- WHAT IS REQUIRED
From the records below, copy out exactly the lines from the one containing "const mesh = new" to the one containing "imported = [obj", both included. Add nothing else.

- EXTRACTED ENTRIES
━━━━━━━━━━━━━━━━━━━━

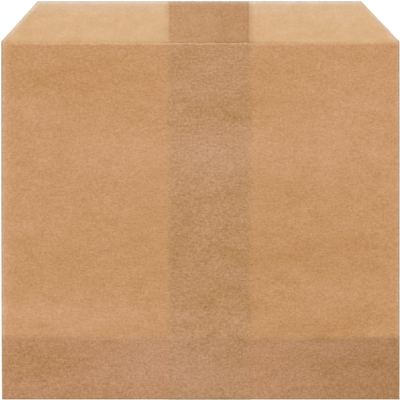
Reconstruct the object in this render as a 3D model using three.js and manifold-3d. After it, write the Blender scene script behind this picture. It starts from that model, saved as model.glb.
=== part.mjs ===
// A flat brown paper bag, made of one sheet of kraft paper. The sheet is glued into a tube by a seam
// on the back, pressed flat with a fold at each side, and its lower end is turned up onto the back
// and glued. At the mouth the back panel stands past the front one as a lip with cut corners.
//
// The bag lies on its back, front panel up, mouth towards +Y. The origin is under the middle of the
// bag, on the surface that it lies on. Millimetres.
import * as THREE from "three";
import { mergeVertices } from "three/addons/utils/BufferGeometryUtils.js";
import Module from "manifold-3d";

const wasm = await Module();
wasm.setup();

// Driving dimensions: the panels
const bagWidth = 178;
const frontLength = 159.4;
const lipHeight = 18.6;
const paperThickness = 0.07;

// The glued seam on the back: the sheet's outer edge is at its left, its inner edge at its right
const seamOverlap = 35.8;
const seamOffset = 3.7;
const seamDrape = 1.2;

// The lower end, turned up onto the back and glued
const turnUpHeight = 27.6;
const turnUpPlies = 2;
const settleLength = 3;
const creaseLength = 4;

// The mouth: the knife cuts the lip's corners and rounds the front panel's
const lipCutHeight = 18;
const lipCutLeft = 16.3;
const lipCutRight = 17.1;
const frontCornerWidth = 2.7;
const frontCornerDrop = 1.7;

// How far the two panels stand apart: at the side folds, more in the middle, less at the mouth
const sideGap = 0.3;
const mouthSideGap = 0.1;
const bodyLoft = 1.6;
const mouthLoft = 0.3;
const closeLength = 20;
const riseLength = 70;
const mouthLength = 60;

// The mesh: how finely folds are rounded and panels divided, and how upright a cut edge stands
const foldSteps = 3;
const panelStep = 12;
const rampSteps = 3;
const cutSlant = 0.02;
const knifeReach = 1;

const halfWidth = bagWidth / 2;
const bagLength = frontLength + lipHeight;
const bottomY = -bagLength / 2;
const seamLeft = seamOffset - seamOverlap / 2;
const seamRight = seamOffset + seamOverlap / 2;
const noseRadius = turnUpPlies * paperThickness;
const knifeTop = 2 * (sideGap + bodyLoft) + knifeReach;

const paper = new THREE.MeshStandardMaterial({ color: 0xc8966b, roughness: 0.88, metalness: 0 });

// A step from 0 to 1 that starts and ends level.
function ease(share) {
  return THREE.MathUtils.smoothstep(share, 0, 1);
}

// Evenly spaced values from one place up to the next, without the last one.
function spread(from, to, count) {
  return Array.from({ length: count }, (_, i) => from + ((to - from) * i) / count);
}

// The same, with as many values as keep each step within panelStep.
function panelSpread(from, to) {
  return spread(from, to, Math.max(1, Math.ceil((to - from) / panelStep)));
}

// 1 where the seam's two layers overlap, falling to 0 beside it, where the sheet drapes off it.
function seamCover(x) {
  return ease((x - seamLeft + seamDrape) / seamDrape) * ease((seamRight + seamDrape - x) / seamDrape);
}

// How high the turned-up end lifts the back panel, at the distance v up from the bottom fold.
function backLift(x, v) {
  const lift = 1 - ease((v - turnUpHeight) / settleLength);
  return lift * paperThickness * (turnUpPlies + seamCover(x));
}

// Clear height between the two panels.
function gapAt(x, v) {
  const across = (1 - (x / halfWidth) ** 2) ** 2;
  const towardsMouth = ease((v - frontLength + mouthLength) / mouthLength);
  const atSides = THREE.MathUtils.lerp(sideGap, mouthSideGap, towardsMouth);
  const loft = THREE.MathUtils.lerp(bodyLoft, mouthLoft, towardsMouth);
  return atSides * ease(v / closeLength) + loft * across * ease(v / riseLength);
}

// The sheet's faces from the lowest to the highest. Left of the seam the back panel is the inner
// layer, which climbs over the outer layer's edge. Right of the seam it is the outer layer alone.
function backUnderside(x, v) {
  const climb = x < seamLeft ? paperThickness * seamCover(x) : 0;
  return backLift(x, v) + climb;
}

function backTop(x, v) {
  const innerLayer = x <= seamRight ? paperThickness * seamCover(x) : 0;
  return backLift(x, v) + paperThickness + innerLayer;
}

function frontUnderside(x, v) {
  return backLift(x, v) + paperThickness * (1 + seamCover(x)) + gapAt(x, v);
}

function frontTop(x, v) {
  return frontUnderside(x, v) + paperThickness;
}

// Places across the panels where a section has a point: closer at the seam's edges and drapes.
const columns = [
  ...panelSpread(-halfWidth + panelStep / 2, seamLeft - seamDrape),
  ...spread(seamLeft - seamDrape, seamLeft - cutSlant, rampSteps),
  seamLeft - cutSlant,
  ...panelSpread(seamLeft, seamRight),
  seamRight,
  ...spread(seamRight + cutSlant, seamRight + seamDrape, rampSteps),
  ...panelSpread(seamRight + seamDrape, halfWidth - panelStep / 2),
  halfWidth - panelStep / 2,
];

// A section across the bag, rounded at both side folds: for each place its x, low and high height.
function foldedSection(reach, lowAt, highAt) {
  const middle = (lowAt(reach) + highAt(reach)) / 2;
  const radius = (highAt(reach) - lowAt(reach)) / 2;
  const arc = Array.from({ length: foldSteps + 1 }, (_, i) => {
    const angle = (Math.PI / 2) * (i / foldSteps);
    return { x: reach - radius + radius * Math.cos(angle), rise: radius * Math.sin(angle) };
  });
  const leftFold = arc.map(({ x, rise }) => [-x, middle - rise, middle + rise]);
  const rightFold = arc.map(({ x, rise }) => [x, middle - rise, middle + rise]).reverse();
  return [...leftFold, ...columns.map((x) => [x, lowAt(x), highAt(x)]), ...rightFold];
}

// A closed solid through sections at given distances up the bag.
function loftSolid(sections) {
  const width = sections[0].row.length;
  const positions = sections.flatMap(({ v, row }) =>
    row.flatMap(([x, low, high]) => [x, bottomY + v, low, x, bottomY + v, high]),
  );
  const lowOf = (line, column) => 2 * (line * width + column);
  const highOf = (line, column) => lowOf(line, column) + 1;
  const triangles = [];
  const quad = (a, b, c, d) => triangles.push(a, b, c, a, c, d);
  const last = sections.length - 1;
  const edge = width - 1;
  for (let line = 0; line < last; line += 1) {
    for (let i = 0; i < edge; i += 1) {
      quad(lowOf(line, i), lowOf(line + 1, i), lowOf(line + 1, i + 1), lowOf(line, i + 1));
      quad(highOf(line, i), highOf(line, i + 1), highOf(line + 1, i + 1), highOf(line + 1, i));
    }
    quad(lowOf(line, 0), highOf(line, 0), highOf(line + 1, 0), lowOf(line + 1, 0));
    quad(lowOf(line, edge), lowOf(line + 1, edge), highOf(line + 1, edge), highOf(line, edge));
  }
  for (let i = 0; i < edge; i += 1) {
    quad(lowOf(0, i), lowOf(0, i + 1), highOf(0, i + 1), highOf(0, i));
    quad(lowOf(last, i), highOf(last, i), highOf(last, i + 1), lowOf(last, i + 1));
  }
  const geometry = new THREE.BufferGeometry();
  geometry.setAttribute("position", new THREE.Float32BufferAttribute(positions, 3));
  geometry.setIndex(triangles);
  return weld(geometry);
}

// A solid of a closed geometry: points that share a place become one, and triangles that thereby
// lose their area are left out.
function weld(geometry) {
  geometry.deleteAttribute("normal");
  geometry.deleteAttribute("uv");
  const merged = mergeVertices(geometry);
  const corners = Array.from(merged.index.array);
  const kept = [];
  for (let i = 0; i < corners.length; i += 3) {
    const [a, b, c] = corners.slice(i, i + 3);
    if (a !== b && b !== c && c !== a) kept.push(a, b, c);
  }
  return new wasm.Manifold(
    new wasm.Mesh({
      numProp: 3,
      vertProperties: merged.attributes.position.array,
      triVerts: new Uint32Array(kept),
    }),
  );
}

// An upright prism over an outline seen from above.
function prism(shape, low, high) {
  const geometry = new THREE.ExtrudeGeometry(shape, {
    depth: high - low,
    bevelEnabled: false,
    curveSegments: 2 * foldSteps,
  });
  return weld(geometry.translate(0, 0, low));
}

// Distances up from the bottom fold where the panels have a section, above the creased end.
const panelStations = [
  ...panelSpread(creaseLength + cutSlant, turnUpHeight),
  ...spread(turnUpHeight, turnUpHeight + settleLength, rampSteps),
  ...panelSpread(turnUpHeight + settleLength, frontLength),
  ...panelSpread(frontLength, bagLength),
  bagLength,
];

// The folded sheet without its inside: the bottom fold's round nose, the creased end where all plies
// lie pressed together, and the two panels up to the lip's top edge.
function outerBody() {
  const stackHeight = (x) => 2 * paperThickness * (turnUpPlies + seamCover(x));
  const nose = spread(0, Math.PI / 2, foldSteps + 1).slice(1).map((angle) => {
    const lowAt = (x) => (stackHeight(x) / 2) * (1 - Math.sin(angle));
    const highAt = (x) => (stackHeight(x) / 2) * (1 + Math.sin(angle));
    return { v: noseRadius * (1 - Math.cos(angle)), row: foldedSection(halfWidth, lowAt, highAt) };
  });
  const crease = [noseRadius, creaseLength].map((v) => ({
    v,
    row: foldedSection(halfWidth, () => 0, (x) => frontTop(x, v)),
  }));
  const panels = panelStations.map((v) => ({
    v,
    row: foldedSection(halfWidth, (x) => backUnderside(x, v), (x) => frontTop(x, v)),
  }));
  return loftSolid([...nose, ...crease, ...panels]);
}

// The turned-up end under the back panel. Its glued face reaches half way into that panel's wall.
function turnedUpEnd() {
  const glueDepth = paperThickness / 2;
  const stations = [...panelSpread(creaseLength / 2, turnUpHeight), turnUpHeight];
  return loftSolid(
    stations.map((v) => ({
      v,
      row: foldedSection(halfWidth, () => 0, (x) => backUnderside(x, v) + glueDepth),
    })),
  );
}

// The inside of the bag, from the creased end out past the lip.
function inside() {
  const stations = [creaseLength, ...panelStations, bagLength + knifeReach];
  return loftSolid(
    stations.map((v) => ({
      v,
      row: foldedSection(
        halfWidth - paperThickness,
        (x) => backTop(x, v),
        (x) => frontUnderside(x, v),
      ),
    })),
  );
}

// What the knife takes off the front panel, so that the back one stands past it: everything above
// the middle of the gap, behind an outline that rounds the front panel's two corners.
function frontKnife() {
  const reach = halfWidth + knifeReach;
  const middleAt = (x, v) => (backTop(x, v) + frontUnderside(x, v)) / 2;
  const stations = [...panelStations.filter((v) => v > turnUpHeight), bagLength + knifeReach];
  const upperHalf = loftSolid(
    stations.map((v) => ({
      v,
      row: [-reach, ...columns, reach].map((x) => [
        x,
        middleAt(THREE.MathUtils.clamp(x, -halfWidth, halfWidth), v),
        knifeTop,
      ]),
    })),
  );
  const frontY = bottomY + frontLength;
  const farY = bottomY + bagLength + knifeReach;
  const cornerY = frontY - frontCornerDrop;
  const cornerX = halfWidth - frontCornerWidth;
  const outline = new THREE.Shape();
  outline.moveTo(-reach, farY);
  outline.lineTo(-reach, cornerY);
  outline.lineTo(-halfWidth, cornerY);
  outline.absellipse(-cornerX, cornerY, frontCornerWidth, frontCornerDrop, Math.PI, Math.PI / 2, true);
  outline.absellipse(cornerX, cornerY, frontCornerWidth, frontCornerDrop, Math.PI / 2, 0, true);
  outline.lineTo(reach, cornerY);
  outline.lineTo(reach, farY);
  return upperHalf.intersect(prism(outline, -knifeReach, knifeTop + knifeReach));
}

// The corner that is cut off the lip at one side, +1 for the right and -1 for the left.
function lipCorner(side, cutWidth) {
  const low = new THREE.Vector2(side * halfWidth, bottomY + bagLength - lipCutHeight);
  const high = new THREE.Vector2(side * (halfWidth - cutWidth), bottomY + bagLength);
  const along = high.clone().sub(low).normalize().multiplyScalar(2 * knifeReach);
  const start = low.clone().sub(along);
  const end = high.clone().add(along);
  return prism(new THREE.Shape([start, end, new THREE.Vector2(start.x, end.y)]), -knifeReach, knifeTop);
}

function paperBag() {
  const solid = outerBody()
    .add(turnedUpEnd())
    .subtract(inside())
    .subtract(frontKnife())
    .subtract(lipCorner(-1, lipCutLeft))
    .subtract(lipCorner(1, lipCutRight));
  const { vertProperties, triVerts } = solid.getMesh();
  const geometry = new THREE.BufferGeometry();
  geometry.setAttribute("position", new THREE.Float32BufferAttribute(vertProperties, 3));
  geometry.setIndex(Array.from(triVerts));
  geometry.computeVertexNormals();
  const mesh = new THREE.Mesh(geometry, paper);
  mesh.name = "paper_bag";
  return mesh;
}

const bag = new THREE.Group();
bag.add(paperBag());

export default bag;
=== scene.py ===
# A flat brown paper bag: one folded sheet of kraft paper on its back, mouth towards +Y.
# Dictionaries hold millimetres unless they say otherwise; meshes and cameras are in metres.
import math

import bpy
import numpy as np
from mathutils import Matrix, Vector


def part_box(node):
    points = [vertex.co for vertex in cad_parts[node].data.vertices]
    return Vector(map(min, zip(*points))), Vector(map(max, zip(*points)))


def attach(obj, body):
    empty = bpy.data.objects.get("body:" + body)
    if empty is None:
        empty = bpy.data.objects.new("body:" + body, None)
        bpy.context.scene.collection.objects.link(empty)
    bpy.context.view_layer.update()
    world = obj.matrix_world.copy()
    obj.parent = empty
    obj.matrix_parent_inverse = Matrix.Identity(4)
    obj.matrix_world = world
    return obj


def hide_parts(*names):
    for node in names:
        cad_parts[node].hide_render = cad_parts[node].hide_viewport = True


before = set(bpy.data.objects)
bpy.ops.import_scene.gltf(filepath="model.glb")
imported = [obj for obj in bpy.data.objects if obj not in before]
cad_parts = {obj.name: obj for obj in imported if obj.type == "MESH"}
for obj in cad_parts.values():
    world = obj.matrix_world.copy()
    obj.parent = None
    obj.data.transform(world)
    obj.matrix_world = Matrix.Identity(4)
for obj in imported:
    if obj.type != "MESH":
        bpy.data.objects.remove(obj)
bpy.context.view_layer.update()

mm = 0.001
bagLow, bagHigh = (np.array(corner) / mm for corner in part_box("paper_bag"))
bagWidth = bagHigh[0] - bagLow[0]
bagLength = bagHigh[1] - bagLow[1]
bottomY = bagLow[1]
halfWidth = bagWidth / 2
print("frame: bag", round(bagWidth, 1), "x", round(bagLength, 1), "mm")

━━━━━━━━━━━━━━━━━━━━

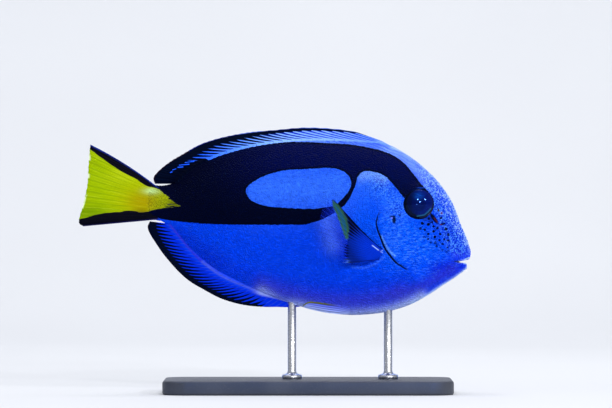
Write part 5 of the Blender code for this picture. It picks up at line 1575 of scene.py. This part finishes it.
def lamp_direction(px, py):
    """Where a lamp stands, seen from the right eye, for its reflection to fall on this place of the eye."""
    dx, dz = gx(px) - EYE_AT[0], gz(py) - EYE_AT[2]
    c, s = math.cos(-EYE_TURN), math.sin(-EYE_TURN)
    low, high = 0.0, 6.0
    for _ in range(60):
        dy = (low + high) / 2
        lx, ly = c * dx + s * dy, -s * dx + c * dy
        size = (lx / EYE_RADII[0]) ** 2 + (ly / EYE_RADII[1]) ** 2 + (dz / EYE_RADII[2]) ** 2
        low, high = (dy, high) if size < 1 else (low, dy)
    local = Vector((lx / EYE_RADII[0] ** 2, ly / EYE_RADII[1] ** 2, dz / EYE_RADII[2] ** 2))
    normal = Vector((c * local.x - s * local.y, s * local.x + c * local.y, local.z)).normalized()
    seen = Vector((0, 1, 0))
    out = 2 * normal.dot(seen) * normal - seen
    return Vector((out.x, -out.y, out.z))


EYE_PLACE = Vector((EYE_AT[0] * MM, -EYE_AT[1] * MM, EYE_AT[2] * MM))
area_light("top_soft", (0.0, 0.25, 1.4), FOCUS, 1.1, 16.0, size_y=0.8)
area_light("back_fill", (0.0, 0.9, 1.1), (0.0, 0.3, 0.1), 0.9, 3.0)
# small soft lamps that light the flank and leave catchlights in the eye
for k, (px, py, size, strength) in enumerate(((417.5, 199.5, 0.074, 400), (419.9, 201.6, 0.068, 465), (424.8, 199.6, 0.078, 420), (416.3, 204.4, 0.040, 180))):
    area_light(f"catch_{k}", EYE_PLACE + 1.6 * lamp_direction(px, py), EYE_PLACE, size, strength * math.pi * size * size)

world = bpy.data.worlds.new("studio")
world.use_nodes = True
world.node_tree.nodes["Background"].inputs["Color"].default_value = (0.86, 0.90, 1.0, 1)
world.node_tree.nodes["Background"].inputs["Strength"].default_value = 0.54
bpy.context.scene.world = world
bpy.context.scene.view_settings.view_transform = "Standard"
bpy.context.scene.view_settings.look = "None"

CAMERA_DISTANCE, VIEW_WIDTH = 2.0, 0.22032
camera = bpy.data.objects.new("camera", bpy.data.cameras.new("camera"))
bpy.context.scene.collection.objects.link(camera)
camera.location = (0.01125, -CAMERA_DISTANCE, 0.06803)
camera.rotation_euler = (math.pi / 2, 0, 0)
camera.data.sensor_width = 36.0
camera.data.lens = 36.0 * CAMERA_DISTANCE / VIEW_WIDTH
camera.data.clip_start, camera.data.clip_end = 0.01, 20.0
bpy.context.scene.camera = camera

━━━━━━━━━━━━━━━━━━━━

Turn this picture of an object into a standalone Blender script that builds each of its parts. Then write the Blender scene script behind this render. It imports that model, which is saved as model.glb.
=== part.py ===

━━━━━━━━━━━━━━━━━━━━

- REPLY TO THE EXERCISE
  const mesh = new THREE.Mesh(geometry, paper);
  mesh.name = "paper_bag";
  return mesh;
}

const bag = new THREE.Group();
bag.add(paperBag());

export default bag;
=== scene.py ===
# A flat brown paper bag: one folded sheet of kraft paper on its back, mouth towards +Y.
# Dictionaries hold millimetres unless they say otherwise; meshes and cameras are in metres.
import math

import bpy
import numpy as np
from mathutils import Matrix, Vector


def part_box(node):
    points = [vertex.co for vertex in cad_parts[node].data.vertices]
    return Vector(map(min, zip(*points))), Vector(map(max, zip(*points)))


def attach(obj, body):
    empty = bpy.data.objects.get("body:" + body)
    if empty is None:
        empty = bpy.data.objects.new("body:" + body, None)
        bpy.context.scene.collection.objects.link(empty)
    bpy.context.view_layer.update()
    world = obj.matrix_world.copy()
    obj.parent = empty
    obj.matrix_parent_inverse = Matrix.Identity(4)
    obj.matrix_world = world
    return obj


def hide_parts(*names):
    for node in names:
        cad_parts[node].hide_render = cad_parts[node].hide_viewport = True


before = set(bpy.data.objects)
bpy.ops.import_scene.gltf(filepath="model.glb")
imported = [obj for obj in bpy.data.objects if obj not in before]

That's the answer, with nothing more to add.